• **DO THIS**: Write each line out again exactly as written.

•••

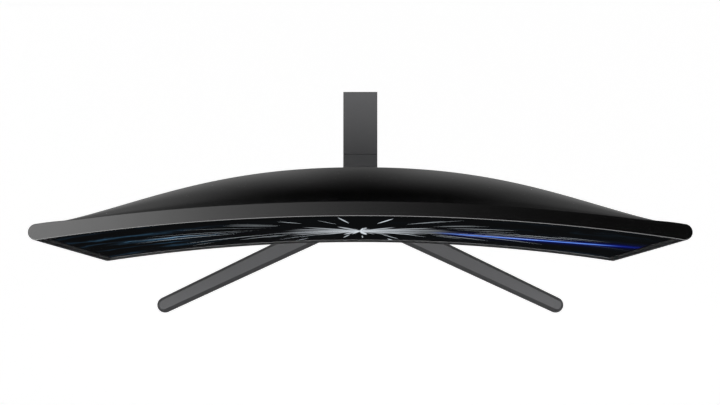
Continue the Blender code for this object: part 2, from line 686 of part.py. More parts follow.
def build_backlight_cable():
    curve = bpy.data.curves.new("backlight_cable", "CURVE")
    curve.dimensions = "3D"
    curve.bevel_depth = 0.0009   # radius of the lead
    curve.bevel_resolution = 2
    curve.resolution_u = 3
    curve.use_fill_caps = True
    points = [bend(angle_at(-0.215), 0.0108, 0.1100), bend(angle_at(-0.190), 0.0125, 0.1300),
              at(-0.1500, 0.0200, 0.1540), at(-0.1480, 0.0210, 0.1620)]
    spline = curve.splines.new("BEZIER")
    spline.bezier_points.add(len(points) - 1)
    for bezier_point, point in zip(spline.bezier_points, points):
        bezier_point.co = point
        bezier_point.handle_left_type = bezier_point.handle_right_type = "AUTO"
    curve.materials.append(CABLE)
    link("backlight_cable", curve)


def build_joystick():
    """Board, switch, plunger, gimbal ring and cap, from front to back."""
    curved_box("jog_board", (0.1900, 0.2200), (0.0090, 0.0098), (0.1120, 0.1660), BOARD, 2)
    jog_box("jog_switch", 0.0040, (0.0102, 0.0120), CHIP)
    # profiles: radius, bent depth
    turned("jog_plunger", [(0, 0.0130), (0.0018, 0.0130), (0.0018, 0.0148), (0, 0.0148)],
           JOG_ORIGIN, JOG_AXIS, 16, CHIP)
    turned("jog_gimbal", [(0.0022, 0.0151), (0.0034, 0.0151), (0.0034, 0.0159),
                          (0.0022, 0.0159)], JOG_ORIGIN, JOG_AXIS, 20)
    turned("jog_cap", [(0, 0.0151), (0.0014, 0.0151), (0.0014, 0.0165), (0.0050, 0.0165),
                       (0.0056, 0.0171), (0.0056, 0.0205), (0.0050, 0.0217), (0.0042, 0.0220),
                       (0.0030, 0.0214), (0, 0.0211)], JOG_ORIGIN, JOG_AXIS, 24, RIM)


# ===================================================== MOUNT, HINGE AND NECK
PLATE_HALF = 0.0460
EAR_RADIUS = 0.0080
EAR_ROOT_DEPTH = 0.0370
NECK_FOOT_DEPTH, NECK_FOOT_Z = 0.0740, 0.0143
NECK_Z = (0.0170, 0.1893)        # the two neck covers
NECK_HALF_DEPTH = (0.0100, 0.0084)   # at the two heights below
NECK_TAPER_Z = (0.017, 0.19)
NECK_CHAMFER = 0.0022
NECK_WALL = 0.0020
NECK_INNER_CHAMFER = 0.0006
NECK_SPLIT = 0.0002              # from the middle plane to each cover
CORE_BOTTOM = 0.0146
CLIP_Z = (0.0600, 0.0740)
# cable clip in plan: x, depth behind the clip's front face
CLIP_OUTLINE = (
    (-0.0110, 0), (0.0110, 0), (0.0120, 0.0012), (0.0120, 0.0060), (0.0105, 0.0075),
    (-0.0040, 0.0075), (-0.0046, 0.0066), (-0.0040, 0.0058), (0.0096, 0.0058),
    (0.0102, 0.0050), (0.0102, 0.0026), (0.0096, 0.0018), (-0.0096, 0.0018),
    (-0.0102, 0.0026), (-0.0100, 0.0075), (-0.0120, 0.0075), (-0.0120, 0.0012),
)


def at_hinge(x):
    """Point on the tilt axis."""
    return at(x, HINGE_DEPTH, HINGE_Z)


def build_mount_plate():
    """Plate in the cover's recess with two ears that take the hinge pin."""
    ear = [(EAR_ROOT_DEPTH, HINGE_Z - EAR_RADIUS), (HINGE_DEPTH, HINGE_Z - EAR_RADIUS),
           *half_circle(HINGE_DEPTH, HINGE_Z, EAR_RADIUS, -pi / 2, 8),
           (HINGE_DEPTH, HINGE_Z + EAR_RADIUS), (EAR_ROOT_DEPTH, HINGE_Z + 0.0150)]
    plate = box("mount_plate", around(0, PLATE_HALF), (0.0360, 0.0385),
                around(VESA_Z, PLATE_HALF))
    unite(plate, prism_x("ear_r", ear, (0.0209, 0.0234)), prism_x("ear_l", ear, (-0.0234, -0.0209)))
    subtract(plate, rod("cut_plate_pin", at_hinge(-0.030), ACROSS, PIN_BORE_RADIUS, 0.060, 32))
    for i, (x, z) in enumerate(VESA_POINTS):
        subtract(plate, rod(f"cut_plate_{i}", at(x, 0.034, z), BACK, 0.0023, 0.010, 16))


def build_plate_screws():
    profile = [(0, 0), (0.0030, 0), (0.0037, 0.0007), (0.0037, 0.0022), (0.00195, 0.0022),
               (0.00195, 0.0160), (0.0012, 0.0172), (0, 0.0172)]
    for i, (x, z) in enumerate(VESA_POINTS, 1):
        turned(f"plate_screw_{i}", profile, at(x, 0.0410, z), FORWARD, 16, SCREW)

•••

• **OUTPUT OF THE EXERCISE**:
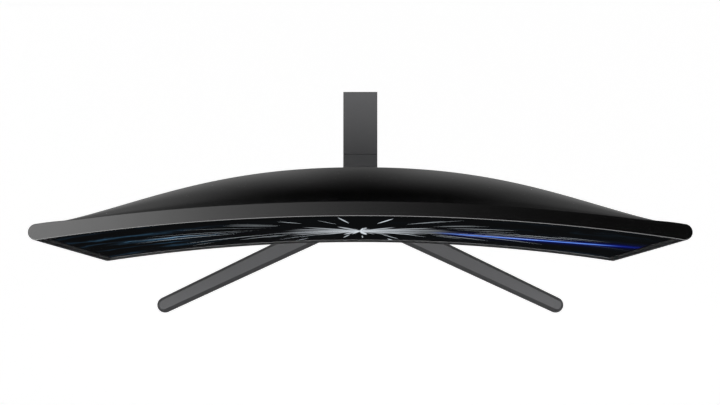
Continue the Blender code for this object: part 2, from line 686 of part.py. More parts follow.
def build_backlight_cable():
    curve = bpy.data.curves.new("backlight_cable", "CURVE")
    curve.dimensions = "3D"
    curve.bevel_depth = 0.0009   # radius of the lead
    curve.bevel_resolution = 2
    curve.resolution_u = 3
    curve.use_fill_caps = True
    points = [bend(angle_at(-0.215), 0.0108, 0.1100), bend(angle_at(-0.190), 0.0125, 0.1300),
              at(-0.1500, 0.0200, 0.1540), at(-0.1480, 0.0210, 0.1620)]
    spline = curve.splines.new("BEZIER")
    spline.bezier_points.add(len(points) - 1)
    for bezier_point, point in zip(spline.bezier_points, points):
        bezier_point.co = point
        bezier_point.handle_left_type = bezier_point.handle_right_type = "AUTO"
    curve.materials.append(CABLE)
    link("backlight_cable", curve)


def build_joystick():
    """Board, switch, plunger, gimbal ring and cap, from front to back."""
    curved_box("jog_board", (0.1900, 0.2200), (0.0090, 0.0098), (0.1120, 0.1660), BOARD, 2)
    jog_box("jog_switch", 0.0040, (0.0102, 0.0120), CHIP)
    # profiles: radius, bent depth
    turned("jog_plunger", [(0, 0.0130), (0.0018, 0.0130), (0.0018, 0.0148), (0, 0.0148)],
           JOG_ORIGIN, JOG_AXIS, 16, CHIP)
    turned("jog_gimbal", [(0.0022, 0.0151), (0.0034, 0.0151), (0.0034, 0.0159),
                          (0.0022, 0.0159)], JOG_ORIGIN, JOG_AXIS, 20)
    turned("jog_cap", [(0, 0.0151), (0.0014, 0.0151), (0.0014, 0.0165), (0.0050, 0.0165),
                       (0.0056, 0.0171), (0.0056, 0.0205), (0.0050, 0.0217), (0.0042, 0.0220),
                       (0.0030, 0.0214), (0, 0.0211)], JOG_ORIGIN, JOG_AXIS, 24, RIM)


# ===================================================== MOUNT, HINGE AND NECK
PLATE_HALF = 0.0460
EAR_RADIUS = 0.0080
EAR_ROOT_DEPTH = 0.0370
NECK_FOOT_DEPTH, NECK_FOOT_Z = 0.0740, 0.0143
NECK_Z = (0.0170, 0.1893)        # the two neck covers
NECK_HALF_DEPTH = (0.0100, 0.0084)   # at the two heights below
NECK_TAPER_Z = (0.017, 0.19)
NECK_CHAMFER = 0.0022
NECK_WALL = 0.0020
NECK_INNER_CHAMFER = 0.0006
NECK_SPLIT = 0.0002              # from the middle plane to each cover
CORE_BOTTOM = 0.0146
CLIP_Z = (0.0600, 0.0740)
# cable clip in plan: x, depth behind the clip's front face
CLIP_OUTLINE = (
    (-0.0110, 0), (0.0110, 0), (0.0120, 0.0012), (0.0120, 0.0060), (0.0105, 0.0075),
    (-0.0040, 0.0075), (-0.0046, 0.0066), (-0.0040, 0.0058), (0.0096, 0.0058),
    (0.0102, 0.0050), (0.0102, 0.0026), (0.0096, 0.0018), (-0.0096, 0.0018),
    (-0.0102, 0.0026), (-0.0100, 0.0075), (-0.0120, 0.0075), (-0.0120, 0.0012),
)


def at_hinge(x):
    """Point on the tilt axis."""
    return at(x, HINGE_DEPTH, HINGE_Z)


def build_mount_plate():
    """Plate in the cover's recess with two ears that take the hinge pin."""
    ear = [(EAR_ROOT_DEPTH, HINGE_Z - EAR_RADIUS), (HINGE_DEPTH, HINGE_Z - EAR_RADIUS),
           *half_circle(HINGE_DEPTH, HINGE_Z, EAR_RADIUS, -pi / 2, 8),
           (HINGE_DEPTH, HINGE_Z + EAR_RADIUS), (EAR_ROOT_DEPTH, HINGE_Z + 0.0150)]
    plate = box("mount_plate", around(0, PLATE_HALF), (0.0360, 0.0385),
                around(VESA_Z, PLATE_HALF))
    unite(plate, prism_x("ear_r", ear, (0.0209, 0.0234)), prism_x("ear_l", ear, (-0.0234, -0.0209)))
    subtract(plate, rod("cut_plate_pin", at_hinge(-0.030), ACROSS, PIN_BORE_RADIUS, 0.060, 32))
    for i, (x, z) in enumerate(VESA_POINTS):
        subtract(plate, rod(f"cut_plate_{i}", at(x, 0.034, z), BACK, 0.0023, 0.010, 16))


def build_plate_screws():
    profile = [(0, 0), (0.0030, 0), (0.0037, 0.0007), (0.0037, 0.0022), (0.00195, 0.0022),
               (0.00195, 0.0160), (0.0012, 0.0172), (0, 0.0172)]
    for i, (x, z) in enumerate(VESA_POINTS, 1):
        turned(f"plate_screw_{i}", profile, at(x, 0.0410, z), FORWARD, 16, SCREW)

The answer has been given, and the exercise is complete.